I love shogi, but this game even improves on the classic.  The biggest difference is not the fact that the pieces get weaker with each capture, nor is it the addition of the kamikaze.  I find the biggest difference to be the change in the promotion rules, which has profound implications...

In shogi, when you promote a pawn, you get a piece that has the fighting power of a gold general.  But, when the opponent captures it, all he gets is a pawn.  This makes promotion a terrific thing.  In this game, though, if you choose to promote it to a gold, it fights as a gold, but when the opponent captures it, he gets a silver (i.e., the gold general demoted one step.)  So promotion is double-edged.  If it's going to get captured, (and, in combat areas, pieces are captured and re-dropped a lot,) you're really just giving your opponent a more powerful piece by promoting.  For this reason, holes in the promotion zone aren't nearly as deadly as in regular shogi.
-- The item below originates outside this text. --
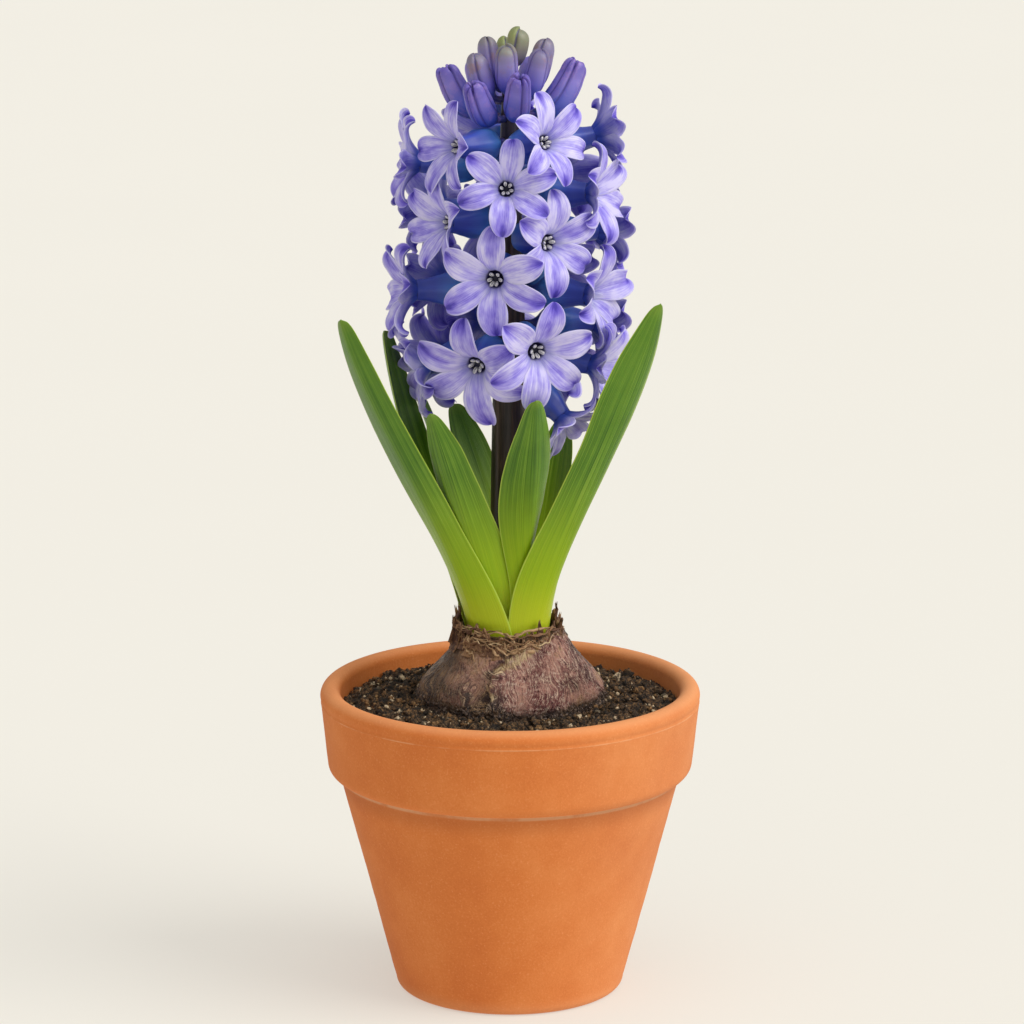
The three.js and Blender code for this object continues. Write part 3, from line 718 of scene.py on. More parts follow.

In shogi, a gold general is slightly stronger than a silver, but only slightly, and, in some situations, the silver is actually better because it's diagonal move helps it to slip through the pawns.  In this variant, I feel that unless the current situation specifically needs a gold, the silver is actually much better.  The fighting power is very similar, but when your gold gets captured, you give the opponent a silver; when your silver gets captured, he only gets a lance.  That's a pretty big difference.

Also, promoting a bishop or rook is very dangerous.  If you promote your bishop to a dragon horse, for example, you better not let it get captured, or you've handed your opponent a rook! (which can probably be promoted to a dragon king!)  When it's still a bishop, though, if it gets captured, you're only giving your opponent a gold (which can't even be promoted.)

I find that with the introduction of the kamikaze, the opening becomes intense very quickly, much more quickly than shogi.  Later in the game, though, because of the promotion change resulting in promotion being risky and holes in the promotion zone being much less significant, I find the game stays even much longer.  When a player starts losing (measured in conventional terms - he has less material) he starts to gain a strange advantage.  The opponent's 'stronger' pieces can't engage because they can't risk getting taken by a 'weaker' piece, because if that trade takes place, the player who had the weaker piece now gets a stronger piece in hand, and, even if the other player can recapture, he only gets a piece even weaker than the weaker piece already was...  This is like the 'leveling effect' described by Ralph Betza, but to a much greater extreme, leading to very intense games that are in doubt right up until the end.

🕸💡📝Fergus Duniho wrote on Sat, Mar 26, 2011 05:09 PM UTC:
Thanks, Greg. There is a reason I consider this to be my best Chess variant, and you hit on it quite well. Huge thanks go to Roberto Lavieri, who came up with the initial idea for Mortal Shogi and who also came up with the underpromotion rule, which I think has made this game a lot more interesting. Thanks also go to Karl Scherer, whose Hydra Chess inspired Mortal Chessgi.

Greg Strong wrote on Sat, Mar 26, 2011 06:13 PM UTC:

Oops, I noticed that in my previous post I forgot to rate the game, so I'll do it here.  [EDIT: moved comment to previous post so it shows under my 'Reviews']

Also a comment about the opening - the player with the first move has a very aggressive attack by marching the rook-pawn up, forcing an exchange, and dropping a kamikaze on 2c, which is protected by the rook and attacks the trapped knight. You have to respond to this attack immediately to prevent it.


Kevin Pacey wrote on Thu, Mar 1, 2018 08:28 AM UTC:Excellent ★★★★★

Another cool concept by Fergus, this time in the field of shogi variants.